Таким образом, весь период, в течение которого шел процесс выделения человеком своих внутренних ощущений в восприятия внешнего мира, многие тысячелетия его внутренний мир был заполнен растениями, рыбами, рептилиями, животными и птицами. Именно во внутреннем мире первобытного существа грохотали громы, сверкали молнии, бушевали ураганы и светило солнце.
Но внутренний мир – это еще и мир аффектов и чувств, и в нем в течение многих тысячелетий эти аффекты и чувства пребывали в неразрывном единстве с явлениями природы. Я думаю, что именно отождествление нашими предками самих себя с явлениями природы и привело к возникновению такого широко распространенного среди диких народов явления, как тотемизм – то есть вера в происхождение рода от животного предка либо от природного явления. Человек как бы одушевлял природу своими чувствами. Можно сказать, что по мере развертывания воспринимающего сознания он сам побывал сначала деревом, кустом, рекой или камнем, а затем и рыбой, змеем, птицей или коровой71.
Если учесть, что одновременно с объектом возникает память, а реакцией на возникновение объекта является членораздельный звук, то становится ясно: явление закрепляет в памяти свой образ и получает имя, когда находится еще во внутреннем мире, на стадии перехода. Таким образом, человек каждый раз как бы дает имя самому себе. Вначале он называет себя Хаосом, Землей, деревом, зверем и только потом – человеком. Отсюда – глубинное тождество, которое в условиях мифологического сознания существует между человеком и явлением, человеком и именем явления, именем явления и самим явлением72.
То есть явления раскрываются и получают предметную форму в результате рефлексии сознания над той частью мира, которая находится пока во внутреннем мире человека. Но при этом происходит их постоянное движение из первой стадии во вторую и из второй – в третью. Так, получившее во второй стадии образ и имя явление переходит в третью и занимает место среди явлений «внешнего» мира, в то время как из первой стадии во вторую для обретения образа и имени движется новое явление, бывшее до той поры скрытым.

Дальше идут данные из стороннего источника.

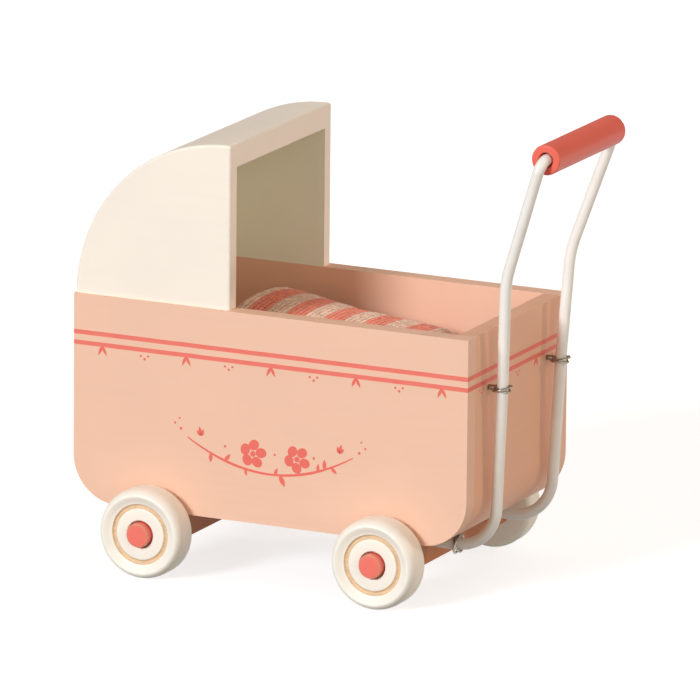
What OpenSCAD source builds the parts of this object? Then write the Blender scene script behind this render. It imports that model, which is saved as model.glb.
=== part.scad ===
// Wooden doll stroller: a rounded box body with a fixed quarter-round hood, four turned wheels
// that run on pegs, and a bent wire push handle held by screw eyes.
// +X points to the head end (hood), +Y to the left side, +Z up. The origin is on the ground,
// under the centre of the whole stroller.

/* [Body] */
// Length of the body box
body_l = 117; // [115:0.5:125]
// Width of the body box over both side panels
body_w = 63.5; // [60:0.5:70]
// Height of the side panels
body_h = 57.5; // [56:0.5:62]
// Thickness of the side panels, end walls and floor
board_t = 5; // [4.5:0.1:5.5]
// Radius of the rounded bottom corners
corner_r = 13; // [11:0.5:15]

/* [Hood] */
// Height of the hood above the rim
hood_h = 45; // [43:0.1:45.4]
// Length of the hood along the rim
hood_l = 46.1; // [45.5:0.1:46.8]
// Distance that the hood is set in from the body's sides
hood_inset = 0.8; // [0.5:0.1:1.2]
// Thickness of the hood's side cheeks
cheek_t = 4; // [3.5:0.1:4.5]
// Thickness of the hood's roof
roof_t = 6.7; // [5:0.1:7.5]

/* [Wheels] */
// Diameter of the wheels
wheel_d = 24.8; // [24:0.1:26]
// Width of the wheels
wheel_w = 8.5; // [8:0.1:10]
// Distance from the head end of the body to the front axle
front_axle = 24.6; // [22:0.1:30]
// Distance from the head end of the body to the rear axle
rear_axle = 93.7; // [91:0.1:95]
// Height of the body's underside above the axles
axle_drop = 4.7; // [4.2:0.1:4.8]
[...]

Но, переходя из второй стадии в третью, явления эти благодаря памяти продолжают сохранять свойства, полученные ими во второй стадии: то есть остаются живыми, хотя по отношению к организму стали внешними. Поэтому для человека эпохи становления языка мир был наполнен одушевленными сущностями, которые имели облик явлений и носили имена богов73.
7
Еще одной чертой мифологического сознания является восприятие явлений в облике чудовищ. Среди мифологических персонажей нередко встречаются гигантские человеко-змеи, тысячеглазые, тысячерукие великаны, люди-кентавры с туловищем коня, сфинксы и прочие миксантропические существа. Я думаю, образы эти являются прямым следствием недифференцированности первобытного восприятия. Поскольку первые восприятия пробуждающегося сознания представляли собой нечто имеющее самые общие контуры, почти лишенные форм, вероятнее всего, они содержали в себе не одно конкретное явление, а сразу несколько разных явлений, слитых в единый образ: первобытное сознание еще не в состоянии было отличать их друг от друга.
В «Теогонии» Гесиода первые порождения Хаоса вообще не имеют конкретных черт. Ни Эрос, ни Тартар, ни сам Хаос не поддаются отождествлению. Одна только Гея (Земля) названа «широкогрудой». Это уже потом, спустя тысячелетия, Эрос обретет традиционный облик лукавого бога любви, а Тартар превратится в темницу для поверженных врагов. Вначале это была просто совокупность явлений, смешанных с некими смутными побуждениями, которые первыми оказались «выделены» первобытным сознанием. Характерно, что из Хаоса одновременно появляются и Земля, и Эрос (любовь), то есть объект и чувство: они еще не различаются сознанием. Что же касается самого Хаоса, то о нем можно судить только по этимологии. Слово chaos берет начало от корня сha, chaino, «зевание», «зеваю» [А.А.Тахо-Годи, стр.26]. По-видимому, это и есть то состояние сознания, которое предшествовало появлению первых образов. В мифологии оно считается первопотенцией, которая составляет изначальную целостность и включает в себя все явления.
В то же время принадлежащий следующему поколению порождений Тифон уже несет в себе некоторые конкретные черты. В отличие от первых сущностей, которые нам известны только по именам, он уже имеет сотню огненноглазых змеиных голов, а из его недр раздаются «невыразимые голоса» – то рев быка, то львиный рык, то собачий лай или змеиный свист, а то вдруг внятный голос, доступный для понимания. Конечно, это еще не явление. Скорее это чувство, которое можно было бы обозначить, например, как «Страх-Перед-Беззвездной-Ночью». Тем не менее, он имеет имя собственное, что свидетельствует о восприятии его именно как самостоятельного явления.